Erdogan thinks this would be a fantastic concept, both for the advancement of the underdeveloped Black Sea regions and for the overall boost it may provide to Turkiye’s economy, not to mention its electoral appeal in 2023 presidential elections.

Putin, without a doubt, has struck a deal with Erdogan that will drastically alter the nature of relations between Russia and Turkiye.

Putin has disrupted western sanctions by opening a door for Russia to maintain its broad business connections with the world market through Turkiye.
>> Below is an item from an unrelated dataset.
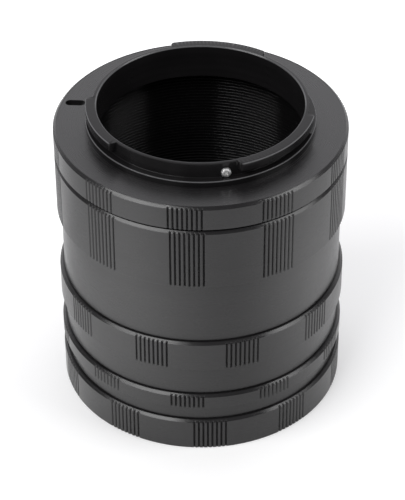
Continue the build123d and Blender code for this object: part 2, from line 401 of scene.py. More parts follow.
def placed(name: str, data: ID) -> Object:
    """Puts a new object into the scene.

    Args:
        name: Name of the object.
        data: Its mesh, light or camera.

    Returns:
        The object.
    """
    new = bpy.data.objects.new(name, data)
    bpy.context.scene.collection.objects.link(new)
    return new


def solid_mesh(name: str, points: list[Vector], faces: Faces) -> Object:
    """Makes a closed mesh object with outward normals.

    Args:
        name: Name of the new object.
        points: The vertices, in metres.
        faces: The faces, as numbers of vertices.

    Returns:
        The object, linked to the scene.
    """
    mesh = bpy.data.meshes.new(name)
    mesh.from_pydata(points, [], faces)
    work = bmesh.new()
    work.from_mesh(mesh)
    bmesh.ops.remove_doubles(work, verts=work.verts, dist=MERGE_GAP * MM)
    bmesh.ops.dissolve_degenerate(work, edges=work.edges, dist=SLIVER * MM)
    bmesh.ops.recalc_face_normals(work, faces=work.faces)
    work.to_mesh(mesh)
    work.free()
    smooth(mesh, SHARP_ANGLE)
    return placed(name, mesh)


def smooth(mesh: Mesh, angle: float) -> None:
    """Shades a mesh smooth, with sharp edges above an angle."""
    mesh.shade_smooth()
    mesh.set_sharp_from_angle(angle=math.radians(angle))


def apply_modifier(piece: Object, kind: str, **settings: object) -> None:
    """Puts a modifier on a mesh and makes its result the mesh.

    Args:
        piece: The mesh object.
        kind: Type of the modifier, such as BOOLEAN.
        settings: The modifier's properties.
    """
    modifier = piece.modifiers.new(kind.lower(), kind)
    for key, value in settings.items():
        setattr(modifier, key, value)
    bpy.context.view_layer.objects.active = piece
    bpy.ops.object.modifier_apply(modifier=modifier.name)


def cut(piece: Object, cutter: Object, place: Matrix) -> None:
    """Cuts one mesh out of another and removes the cutter.

    Args:
        piece: The mesh that is cut.
        cutter: The mesh that goes.
        place: Where the cutter's own origin goes, in metres.
    """
    cutter.data.transform(place)
    apply_modifier(piece, "BOOLEAN", operation="DIFFERENCE", solver="EXACT", object=cutter)
    bpy.data.objects.remove(cutter)
    smooth(piece.data, SHARP_ANGLE)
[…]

On the other hand, Erdogan sees a window of opportunity to reverse the economic downturn in his country by capitalising on ties to Russia and presenting himself as a successful candidate in the upcoming election.

Putin is benefiting from the time and effort he has put into developing Erdogan into a trusted partner over the past decade. Russia now sees Turkiye as a vital partner, therefore the investment in hosting the summit in Sochi has paid huge dividends.

Erdogan is both a villain and a hero to the west

Western capitals are showing signs of concern. The West has a hard time getting along with Erdogan, but it also can not do without Turkiye.

As the latest grain agreement demonstrates, Erdogan’s diplomacy may be disruptive and unpredictable, but there is also a hidden love for Turkiye’s strong regional ties, which give it political gravitas.

Read more: BRICS Is Emerging As An Alternate Reality To The West

The Turkish president, Erdogan, is both a villian and a hero for elevating the country’s offenses to a new level, but there is no denying Turkiye’s strategic importance to NATO. That is to say, Turkiye is an ally that is getting more and more annoying to have and almost impossible to do without.

For the Western Alliance, Erdogan’s refusal to put sanctions on Russia has been the cruellest blow of all. Despite providing a vital lifeline to struggling Russia, it also provides Erdogan with a platform from which to revive the Turkish economy and win reelection in 2023.